Co-founder of the Fenkil Tigray Movement
- In office 2020–2021

Personal details
- Born: 1980 Hewane, Tigray Province, Ethiopia
- Died: 20 February 2021 Hewane, Tigray Region, Ethiopia
- Citizenship: Ethiopia
- Party: Fenkil Tigray

Military service
- Allegiance: Ethiopia
- Battles/wars: Tigray War

= Yemane Niguse =

Ethiopian politician (died 2021)

Yemane Niguse (Amharic: የማነ ንጉሴ; 1980s – 20 February 2021) was an Ethiopian politician who co-founded the Fenkil Tigray Movement.

==Early life==
Niguse was born in Hewane, a small town in the Tigray Region in Ethiopia. He became a teacher before becoming politically active.

==Political career==
Niguse was known for being critical of the TPLF government and especially argued against the integrity of the regional election held in 2020. His most notable political contribution was popularizing the Fenkil Tigray Movement by using social media. His method of spreading awareness of Fenkil was especially successful amongst youths. Fenkil's political objective was to, "free Tigray's people from the pressure of TPLF ... spreading across many towns in the Tigray region."
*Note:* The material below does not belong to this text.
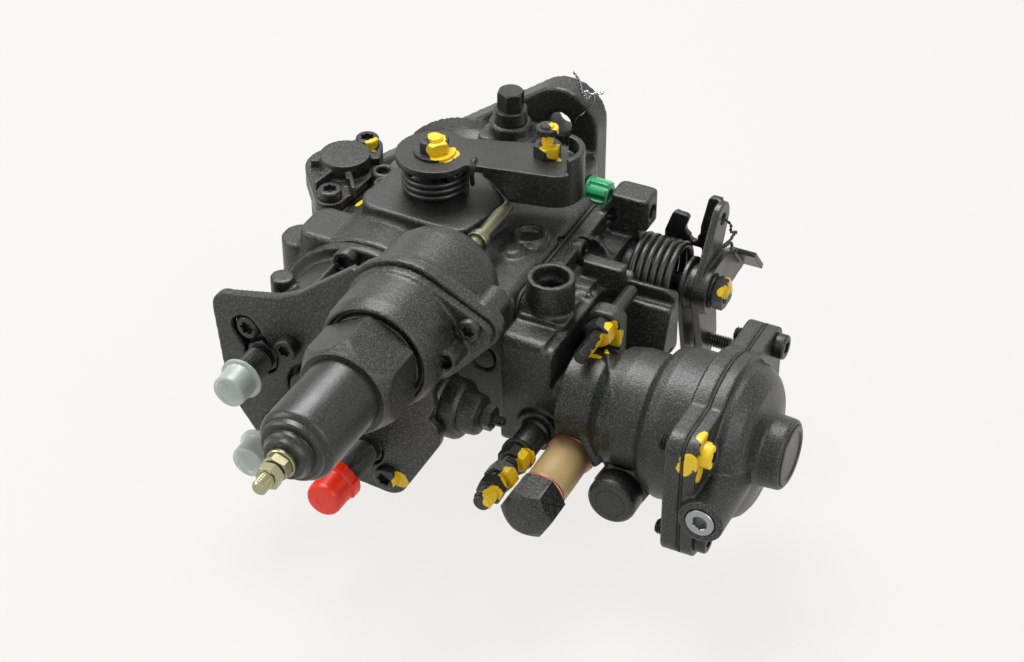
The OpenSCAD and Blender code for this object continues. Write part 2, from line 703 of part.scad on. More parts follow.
module bracket_plate() {
    color(black) difference() {
        union() {
            slab_y(plate_face_y, plate_y) polygon(wrap(plate_tail));
            slab_y(plate_face_y, plate_y) polygon(wrap([[wax_x, wax_z, plate_rim_r],
                [plate_lug[0], plate_lug[1], 7.5]]));
            // Sweep of the upper edge up to the round band
            slab_y(plate_face_y, plate_y) polygon([[-35, 20], [-36, 34.9], [-14, 40], [-4, 45],
                [6, 53], [20, 64], [50, 40], [54, 10], [48, -6], [0, 0]]);
        }
        plate_hole([0, 0], head_plug_r + 2);
        for (p = outlets()) plate_hole(p, outlet_d / 2 + 1.5);
        for (p = concat(plate_screw_at, [raised_screw_at])) plate_hole(p, screw_r + 0.4);
        // Slot from the first screw down to its outlet
        slab_y(plate_face_y - 1, plate_y + 1)
            polygon(wrap([[outlets()[0][0] + 1, outlets()[0][1] + 2, 5],
                [plate_screw_at[0][0], plate_screw_at[0][1], 4.5]]));
        plate_hole([wax_x, wax_z], wax_r - 6);
        plate_hole(plate_boss, screw_r + fit);
    }
}

module plate_hole(p, r) {
    disc_y(p[0], p[1], plate_face_y - 1, plate_y + 1, r);
}

module plate_screws() {
    color(black_plate) {
        for (p = plate_screw_at) screw_y(p, plate_face_y, plate_y + 9, 5, 3);
        screw_y(raised_screw_at, plate_face_y, plate_y + 9, 4.6, 5);
        screw_y(plate_boss, plate_face_y - 4, plate_y + 9, 4.4, 3);
    }
}

module solenoid_body() {
    color(black) difference() {
        turn_x(solenoid_y, solenoid_z) polygon([[0, 26], [9, 26], [9, solenoid_x],
            [solenoid_r, solenoid_x], [solenoid_r, solenoid_x + 11],
            [solenoid_r - 1.2, solenoid_x + 12], [solenoid_r - 1.2, solenoid_x + 18],
            [solenoid_r - 2.4, solenoid_x + 19.5], [solenoid_r - 4.6, solenoid_x + 19.5],
            [solenoid_r - 5, solenoid_x + 26], [solenoid_r - 8, solenoid_x + 27.5],
            [0, solenoid_x + 27.5]]);
        disc_x(solenoid_y, solenoid_z, 25, solenoid_x + 13, 4 + fit);
        disc_x(solenoid_y, solenoid_z, solenoid_x + 18, solenoid_x + 28, 2 + fit);
    }
}

module solenoid_terminal() {
    color(black_plate) {
        disc_x(solenoid_y, solenoid_z, solenoid_x + 19, solenoid_x + solenoid_len, 2);
        difference() {
            hex_x(solenoid_y, solenoid_z, solenoid_x + 27.5, solenoid_x + 31.5, 9);
            disc_x(solenoid_y, solenoid_z, solenoid_x + 27, solenoid_x + 32, 2 + fit);
        }
    }
}

module solenoid_plunger() {
    color(steel) disc_x(solenoid_y, solenoid_z, 26.5, solenoid_x + 9, 4);
}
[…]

In July 2020, four months prior to the start of the Tigray War, as leader of the Fenkil Movement, Yemane criticised the TPLF for what he said was the recruitment of Tigrayan youths into military training on false pretences. According to Yemane, the youths were given promises of land that were not fulfilled, and the TPLF claimed that the Ethiopian National Defense Force (ENDF) and the Eritrean Defence Forces (EDF) were planning to attack Tigray Region. The TPLF claimed that the Fenkil Movement was supported by the government of Eritrea.

==Assassination==
Niguse was assassinated on 20 February 2021 in his hometown at Hewane. He was found dead alongside two members of his security detail. According to Borkena Media, "The Ethiopian government confirmed that the activist is killed, and linked the assassination to what it called remnants [of] Tigray People's Liberation Front."